As Obama leans toward an escalated COIN campaign in Afghanistan, a growing number of commentators have begun to ask whether the U.S. is taking a wrong turn.
While support for the war has declined dramatically among the U.S. public —with 51 percent of U.S. citizens believing the war is not worth fighting, according to a recent Washington Post-ABC News poll – recent weeks have been notable for the sudden willingness of voices within the foreign policy establishment to question the war.
Last week, Council o n Foreign Relations president Richard Haass took issue with Obama’s claim that Afghanistan is a “war of necessity,” arguing in theNew York Times that Afghanistan is “not just a war of choice but a tough choice.”
Haass offered tentative support for Obama’s strategy, but urged the consideration of alternative policies, up to and including the withdrawal of all U.S. troops from Afghanistan.
A blunter assessment came in July from Rory Stewart, a Harvard professor and British parliamentary candidate, who wrote in the London Review of Books that “it is impossible for [the] allies to build an Afghan state,” and labeled the entire allied strategy “the irresistible illusion.”

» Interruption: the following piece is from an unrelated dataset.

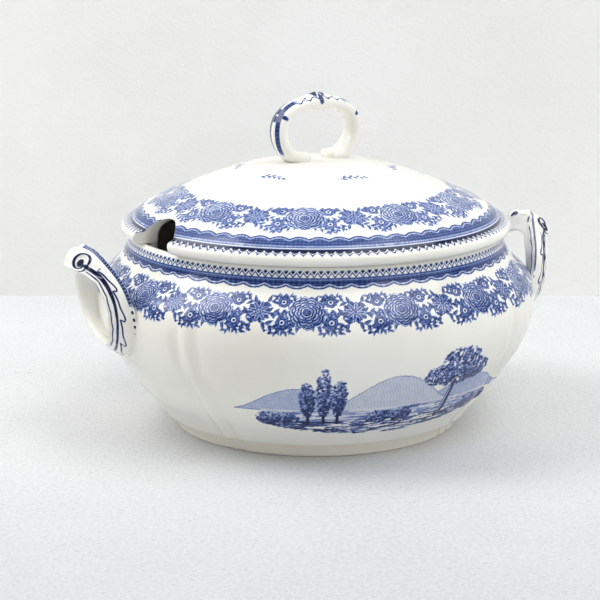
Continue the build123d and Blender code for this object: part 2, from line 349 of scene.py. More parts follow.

The influential COIN-themed blog Abu Muqawama, which generally focuses on tactical and operational issues related to COIN rather than broader political questions and is authored by Andrew Exum of the Center for a New American Security, went so far as to host a week-long debate this month on whether the war is in the interests of the U.S. and its allies.
Admiral Mullen told the Washington Post on August 25 that with the right resources, the United States and its allies could make progress against the insurgency within the next 12 to 18 months.
Many war supporters have echoed this timeline in response to s keptics, with both Riedel and Kagan saying on the Brookings panel that the allies should be given 12 to 18 months to show progress before any decision on whether to scale back the war effort is made.
A 12- to 18-month timeline would mean a reassessment of the war in late 2010 or early 2011 , right around the November 2010 U.S. congressional elections.